COLLECTED DATA:
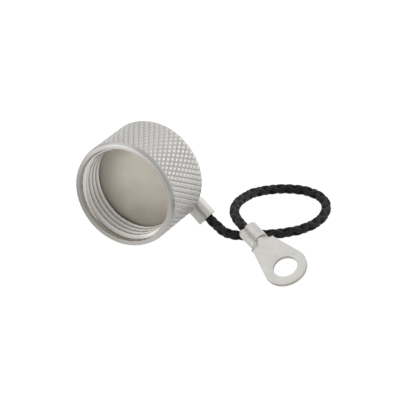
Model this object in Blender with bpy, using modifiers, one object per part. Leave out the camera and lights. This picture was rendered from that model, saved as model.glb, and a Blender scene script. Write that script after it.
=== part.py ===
"""Dust cap for a threaded circular connector, kept on its connector by a corded lanyard.

A knurled metal cap with a sealing gasket lies on its side. A shoulder screw on its back holds the eye of a
crimped ring terminal, which can turn round the shoulder. A short braided cord runs from it to a second ring
terminal, whose free eye goes under one of the connector's fixing screws.

Metres, +Z up. The cap's axis runs along +Y, from its mouth to its back, and the cap lies on the plane z = 0.
"""

import math

import bmesh
import bpy
import numpy as np
from mathutils import Matrix, Vector
from mathutils.geometry import interpolate_bezier

# Fit of pieces that seat on or in each other
CLEARANCE = 0.00025

# Cap, turned from bar: depths are measured from the mouth
KNURL_RADIUS = 0.01205
KNURL_DEPTH = 0.0004
KNURL_COUNT = 60
KNURL_ROWS = 10
KNURL_RUNOUT = 0.0006
RIM_CHAMFER_DROP = 0.0003
RIM_CHAMFER_LENGTH = 0.00105
WALL = 0.00105
THREAD_HEIGHT = 0.00085
COUNTERBORE_DEPTH = 0.0008
THREAD_RELIEF = 0.0005
CAP_LENGTH = 0.0141
FLOOR_THICKNESS = 0.00475
BACK_CHAMFER = 0.0005

# Gasket, punched from rubber sheet and sprung into the groove behind the thread
GASKET_THICKNESS = 0.0012
GASKET_EDGE_ROUND = 0.0002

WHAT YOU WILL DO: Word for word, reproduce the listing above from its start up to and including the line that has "CLEARANCE = 0.00025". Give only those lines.

SOLUTION FOR THIS PROBLEM:
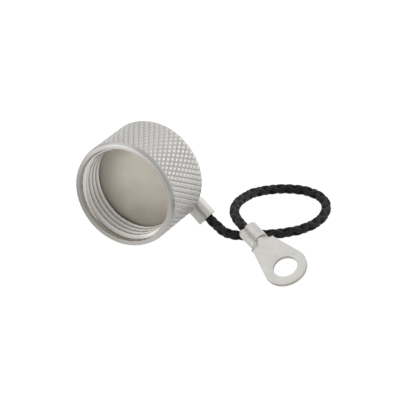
Model this object in Blender with bpy, using modifiers, one object per part. Leave out the camera and lights. This picture was rendered from that model, saved as model.glb, and a Blender scene script. Write that script after it.
=== part.py ===
"""Dust cap for a threaded circular connector, kept on its connector by a corded lanyard.

A knurled metal cap with a sealing gasket lies on its side. A shoulder screw on its back holds the eye of a
crimped ring terminal, which can turn round the shoulder. A short braided cord runs from it to a second ring
terminal, whose free eye goes under one of the connector's fixing screws.

Metres, +Z up. The cap's axis runs along +Y, from its mouth to its back, and the cap lies on the plane z = 0.
"""

import math

import bmesh
import bpy
import numpy as np
from mathutils import Matrix, Vector
from mathutils.geometry import interpolate_bezier

# Fit of pieces that seat on or in each other
CLEARANCE = 0.00025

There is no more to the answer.